──────── Provided material

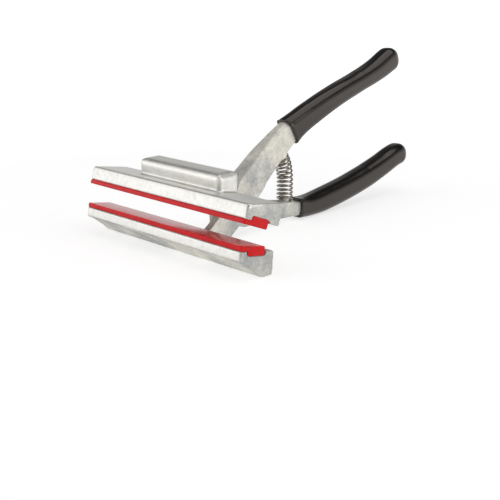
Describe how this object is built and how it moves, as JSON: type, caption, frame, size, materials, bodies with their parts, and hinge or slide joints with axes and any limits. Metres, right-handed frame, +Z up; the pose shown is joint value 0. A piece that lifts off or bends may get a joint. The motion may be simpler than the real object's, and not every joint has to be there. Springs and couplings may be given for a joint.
{
  "type": "canvas pliers",
  "caption": "Canvas stretching pliers: two cast metal levers crossing at a lap joint, long padded jaws held open by a coil spring, dipped handle grips.",
  "frame": {"origin": "centre of the flat heel under the lower jaw, which the pliers stand on", "axes": "+X along the jaws, +Y from the jaws towards the handles, +Z up from the surface the pliers stand on"},
  "size_m": [0.12, 0.2062, 0.0919],
  "materials": {
    "cast_aluminium": "die-cast and tumbled, pale grey, satin, with ground front faces",
    "red_rubber": "moulded red rubber, smooth and glossy",
    "black_vinyl": "dipped black vinyl, glossy",
    "plated_steel": "zinc-plated steel, satin",
    "spring_steel": "nickel-plated spring wire, bright"
  },
  "bodies": {
    "lower_jaw": {"lower_jaw_lever": "cast_aluminium", "lower_jaw_pad": "red_rubber", "upper_handle_grip": "black_vinyl", "pivot_bolt": "plated_steel", "pivot_washer": "plated_steel", "pivot_nut": "plated_steel", "return_spring": "spring_steel"},
    "upper_jaw": {"upper_jaw_lever": "cast_aluminium", "upper_jaw_pad": "red_rubber", "lower_handle_grip": "black_vinyl"}
  },
  "joints": [
    {"name": "squeeze", "type": "hinge", "parent": "lower_jaw", "child": "upper_jaw", "pos_m": [0, 0.0415, 0.015], "axis": [1, 0, 0], "range_deg": [0, 9.9], "stiffness_Nm_per_rad": 1.84, "springref_deg": -12.61, "deforming": ["return_spring"]}
  ]
}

────────────────

Task objective:
Write the listing out again, exactly as it reads.

Solution:
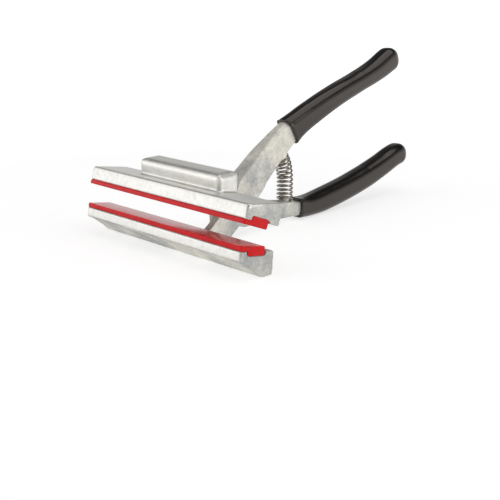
Describe how this object is built and how it moves, as JSON: type, caption, frame, size, materials, bodies with their parts, and hinge or slide joints with axes and any limits. Metres, right-handed frame, +Z up; the pose shown is joint value 0. A piece that lifts off or bends may get a joint. The motion may be simpler than the real object's, and not every joint has to be there. Springs and couplings may be given for a joint.
{
  "type": "canvas pliers",
  "caption": "Canvas stretching pliers: two cast metal levers crossing at a lap joint, long padded jaws held open by a coil spring, dipped handle grips.",
  "frame": {"origin": "centre of the flat heel under the lower jaw, which the pliers stand on", "axes": "+X along the jaws, +Y from the jaws towards the handles, +Z up from the surface the pliers stand on"},
  "size_m": [0.12, 0.2062, 0.0919],
  "materials": {
    "cast_aluminium": "die-cast and tumbled, pale grey, satin, with ground front faces",
    "red_rubber": "moulded red rubber, smooth and glossy",
    "black_vinyl": "dipped black vinyl, glossy",
    "plated_steel": "zinc-plated steel, satin",
    "spring_steel": "nickel-plated spring wire, bright"
  },
  "bodies": {
    "lower_jaw": {"lower_jaw_lever": "cast_aluminium", "lower_jaw_pad": "red_rubber", "upper_handle_grip": "black_vinyl", "pivot_bolt": "plated_steel", "pivot_washer": "plated_steel", "pivot_nut": "plated_steel", "return_spring": "spring_steel"},
    "upper_jaw": {"upper_jaw_lever": "cast_aluminium", "upper_jaw_pad": "red_rubber", "lower_handle_grip": "black_vinyl"}
  },
  "joints": [
    {"name": "squeeze", "type": "hinge", "parent": "lower_jaw", "child": "upper_jaw", "pos_m": [0, 0.0415, 0.015], "axis": [1, 0, 0], "range_deg": [0, 9.9], "stiffness_Nm_per_rad": 1.84, "springref_deg": -12.61, "deforming": ["return_spring"]}
  ]
}